One dish that might not agree with Singaporeans would be stinky toufu, as it is after all an acquired taste. Other than that, (most) Singaporeans are pretty adventurous when it comes to good food; the rest is just a matter of preference and taste. For a list of foods that Singaporeans sink their teeth into when they are in Taiwan, this list is a pretty good indicator.
MKL: What's your favorite Taiwanese dish?
Iceprinxess: Do I have to choose? I have so many foods that I find yummy. Foods like 刨冰山 (Shaved Iced) - The ice is very fine, nice, soft and fluffy! Of course, the toppings make it all the more sweeter. 生煎包 (Pan-fried buns) - This is one of my favorites! Does bubble tea count? Because it really is nicer in Taiwan. Oh no, I better stop myself. I am getting hungry already.
MKL: When it comes to Taiwan's art and culture, which aspects would be interesting to Singaporean visitors? Are there any particular art centers or museums on the must-see list?
Iceprinxess: For those who are interested in Taiwan’s art and culture, that of the indigenous people would be interesting . In fact, a cultural tour of Taiwan would not be complete without learning about the customs and culture of the native people. So a visit to a museum, theme park or village that feature indigenous culture would be a must; which one to visit would really depend on the visitor’s preference.
MKL: I'm constantly trying to improve my travel resource and keep adding more information. What would be your suggestions for making my blog more useful to Singaporeans? Are there any topics I should cover more and any information I should add to my posts?

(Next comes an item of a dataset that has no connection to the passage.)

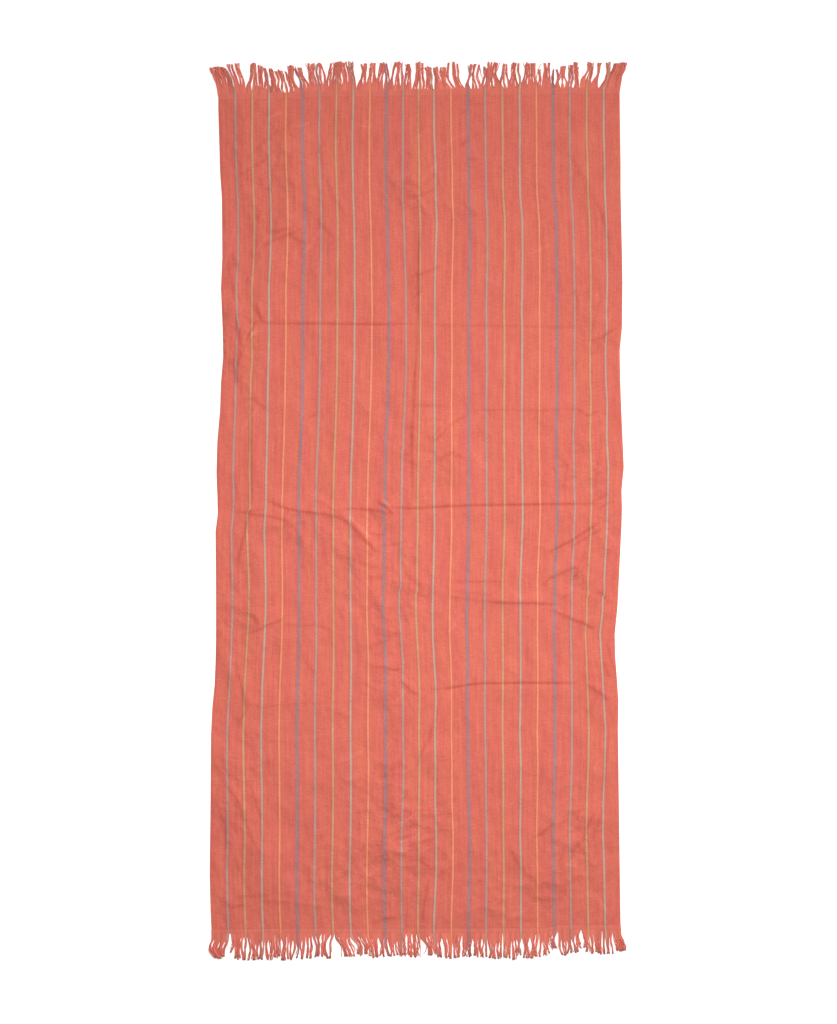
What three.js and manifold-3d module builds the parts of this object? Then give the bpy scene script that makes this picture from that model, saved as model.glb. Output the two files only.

Iceprinxess: My Kafkaesque Life's travel resource is already very comprehensive and useful. The indexing and categorization makes it even more easy to find information and get a good feel of what to expect about a place. In fact, it has really been helpful in planning itineraries with the author insights, photos and destination addresses. Currently, I really cannot think of how else to improve something so well done, except to please continue doing a great job adding more information! :)
MKL: Thank you for your answers, iceprinxess.